DIRECTIONS: Please write out the material below exactly as given.

━━━━━ DATA PROVIDED ━━━━━

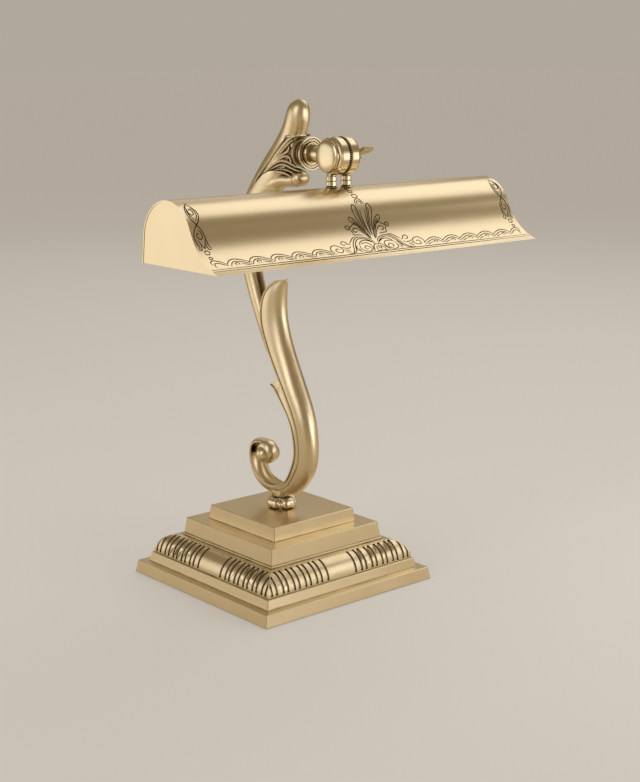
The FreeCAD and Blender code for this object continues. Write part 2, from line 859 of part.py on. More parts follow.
def make_post(side):
    x = side * post_place
    foot_low = crest_top + run_gap
    shoulder = tilt_z - post_shoulder_drop
    body = upright(post_radius, foot_low, shoulder, x, tilt_y)
    body = body.fuse(Part.makeCone(post_foot_radius, post_radius, post_foot_height, vec(x, tilt_y, foot_low)))
    for radius, height, rise in post_rings:
        body = body.fuse(upright(radius, foot_low + rise - height, foot_low + rise, x, tilt_y))
    body = body.fuse(upright(post_thread_radius, foot_low - post_thread_drop, foot_low, x, tilt_y))
    ear_room = rod(ear_radius + run_gap, vec(-2 * ear_outer, tilt_y, tilt_z), vec(1, 0, 0), 4 * ear_outer)
    spigot_top = tilt_z - ear_hollow_radius - seat_gap
    spigot = upright(post_spigot_radius, shoulder - post_spigot_lap, spigot_top, x, tilt_y)
    way = upright(post_bore, foot_low - post_thread_drop, spigot_top, x, tilt_y)
    return body.cut(ear_room).fuse(spigot).cut(way).removeSplitter()


def make_left_cap():
    profile = [(ear_outer, 0.0), (ear_outer, cap_radius - 2 * cap_rim), (ear_outer + cap_rim, cap_radius)]
    steps = 6
    for k in range(1, steps + 1):
        turn = math.pi / 2 * k / steps
        dome = (cap_thick - cap_rim) * math.sin(turn)
        profile.append((ear_outer + cap_rim + dome, cap_radius * math.cos(turn)))
    return turned(profile, vec(0, tilt_y, tilt_z), vec(-1, 0, 0))


def make_wing_screw():
    start = ear_outer + wing_washer_thick + fit_gap
    origin = vec(0, tilt_y, tilt_z)
    hub = [
        (start, 0.0), (start, wing_hub_radius), (start + 0.45 * wing_hub_length, wing_hub_radius),
        (start + 0.6 * wing_hub_length, 0.8 * wing_hub_radius),
        (start + wing_hub_length, 0.62 * wing_hub_radius),
        (start + wing_hub_length, 0.0),
    ]
    body = turned(hub, origin, vec(1, 0, 0))
    shank_low = -ear_outer + pivot_end
    body = body.fuse(rod(pivot_radius, vec(shank_low, tilt_y, tilt_z), vec(1, 0, 0), start - shank_low + 1))
    root_x = start + 0.25 * wing_hub_length
    for side in (-1, 1):
        outline = [
            (root_x, 0.0), (root_x + 0.08 * wing_length, side * 0.48 * wing_reach),
            (root_x + 0.26 * wing_length, side * wing_reach),
            (root_x + wing_length, side * 0.92 * wing_reach),
            (root_x + wing_length, side * 0.41 * wing_reach),
            (start + wing_hub_length, side * 0.07 * wing_reach),
            (start + wing_hub_length, 0.0),
        ]
        points = [vec(x, tilt_y - r, tilt_z - wing_thick / 2) for x, r in outline]
        wing = Part.Face(Part.makePolygon(points + points[:1])).extrude(vec(0, 0, wing_thick))
        body = body.fuse(wing)
    body.rotate(origin, vec(1, 0, 0), wing_angle)
    return body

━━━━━

SOLUTION FOR THIS EXERCISE:
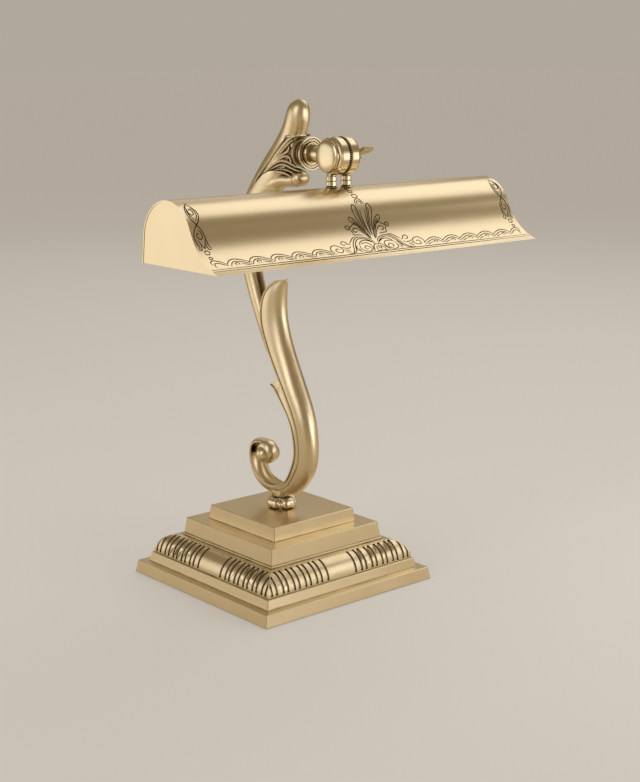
The FreeCAD and Blender code for this object continues. Write part 2, from line 859 of part.py on. More parts follow.
def make_post(side):
    x = side * post_place
    foot_low = crest_top + run_gap
    shoulder = tilt_z - post_shoulder_drop
    body = upright(post_radius, foot_low, shoulder, x, tilt_y)
    body = body.fuse(Part.makeCone(post_foot_radius, post_radius, post_foot_height, vec(x, tilt_y, foot_low)))
    for radius, height, rise in post_rings:
        body = body.fuse(upright(radius, foot_low + rise - height, foot_low + rise, x, tilt_y))
    body = body.fuse(upright(post_thread_radius, foot_low - post_thread_drop, foot_low, x, tilt_y))
    ear_room = rod(ear_radius + run_gap, vec(-2 * ear_outer, tilt_y, tilt_z), vec(1, 0, 0), 4 * ear_outer)
    spigot_top = tilt_z - ear_hollow_radius - seat_gap
    spigot = upright(post_spigot_radius, shoulder - post_spigot_lap, spigot_top, x, tilt_y)
    way = upright(post_bore, foot_low - post_thread_drop, spigot_top, x, tilt_y)
    return body.cut(ear_room).fuse(spigot).cut(way).removeSplitter()


def make_left_cap():
    profile = [(ear_outer, 0.0), (ear_outer, cap_radius - 2 * cap_rim), (ear_outer + cap_rim, cap_radius)]
    steps = 6
    for k in range(1, steps + 1):
        turn = math.pi / 2 * k / steps
        dome = (cap_thick - cap_rim) * math.sin(turn)
        profile.append((ear_outer + cap_rim + dome, cap_radius * math.cos(turn)))
    return turned(profile, vec(0, tilt_y, tilt_z), vec(-1, 0, 0))


def make_wing_screw():
    start = ear_outer + wing_washer_thick + fit_gap
    origin = vec(0, tilt_y, tilt_z)
    hub = [
        (start, 0.0), (start, wing_hub_radius), (start + 0.45 * wing_hub_length, wing_hub_radius),
        (start + 0.6 * wing_hub_length, 0.8 * wing_hub_radius),
        (start + wing_hub_length, 0.62 * wing_hub_radius),
        (start + wing_hub_length, 0.0),
    ]
    body = turned(hub, origin, vec(1, 0, 0))
    shank_low = -ear_outer + pivot_end
    body = body.fuse(rod(pivot_radius, vec(shank_low, tilt_y, tilt_z), vec(1, 0, 0), start - shank_low + 1))
    root_x = start + 0.25 * wing_hub_length
    for side in (-1, 1):
        outline = [
            (root_x, 0.0), (root_x + 0.08 * wing_length, side * 0.48 * wing_reach),
            (root_x + 0.26 * wing_length, side * wing_reach),
            (root_x + wing_length, side * 0.92 * wing_reach),
            (root_x + wing_length, side * 0.41 * wing_reach),
            (start + wing_hub_length, side * 0.07 * wing_reach),
            (start + wing_hub_length, 0.0),
        ]
        points = [vec(x, tilt_y - r, tilt_z - wing_thick / 2) for x, r in outline]
        wing = Part.Face(Part.makePolygon(points + points[:1])).extrude(vec(0, 0, wing_thick))
        body = body.fuse(wing)
    body.rotate(origin, vec(1, 0, 0), wing_angle)
    return body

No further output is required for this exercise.